The best exhaust systems I have installed did not sound like they were trying to impress anyone. They sounded like the engine, amplified and clarified. A V8 sounded like a V8, not a chain of firecrackers. A turbocharged four-cylinder sounded like a turbocharged four-cylinder, not a vacuum cleaner. The sound matched the mechanical character of the engine. It did not try to be something the engine was not.
The Rule I Follow
On a street car, the exhaust should be no louder than it needs to be to achieve the required flow. If the engine makes 400 wheel horsepower, the exhaust should be sized to support 400 wheel horsepower with minimal restriction — and no larger. If a straight-through muffler and a resonator achieve that flow with acceptable volume, the system is finished. There is no need to remove the muffler to chase a sound that adds nothing to the power curve.

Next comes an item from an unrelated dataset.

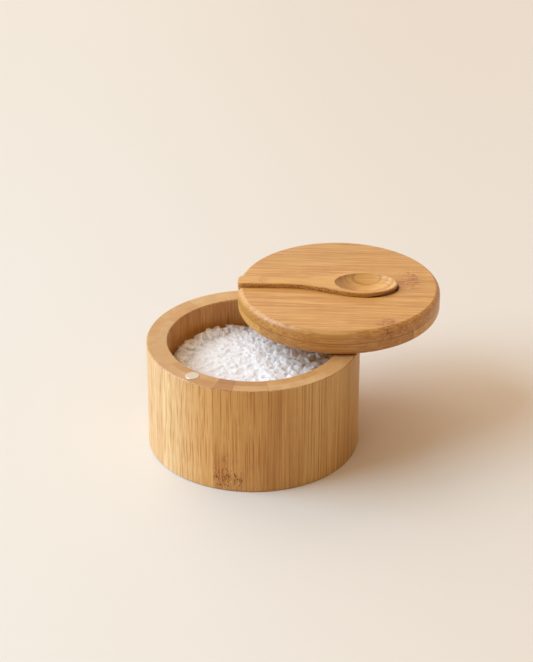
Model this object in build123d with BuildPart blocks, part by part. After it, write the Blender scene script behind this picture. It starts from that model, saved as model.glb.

The dyno does not measure decibels. The drag strip timing lights do not respond to exhaust noise. A car that is quiet at cruise and ferocious at full throttle is a far more impressive engineering achievement than a car that screams constantly and goes nowhere.
The Bottom Line
Loud is an aesthetic choice. Fast is a mechanical outcome. The two are related only by the quality of the engineering between the cylinder head and the tailpipe.
If you want to be loud, be loud. But do not confuse the noise with power. Do not sacrifice drivability, reliability, or the goodwill of your neighbors for a sound that impresses people who do not understand the difference. A car that sounds like it is doing 150 miles per hour while merging onto the highway at 55 is not a performance car. It is a performance.
Build the exhaust for the engine. Size the piping for the flow. Choose the mufflers for the tone. Then drive the car and let the sound be the result of the work, not the goal of it. Good power is usable power. Everything else is just noise.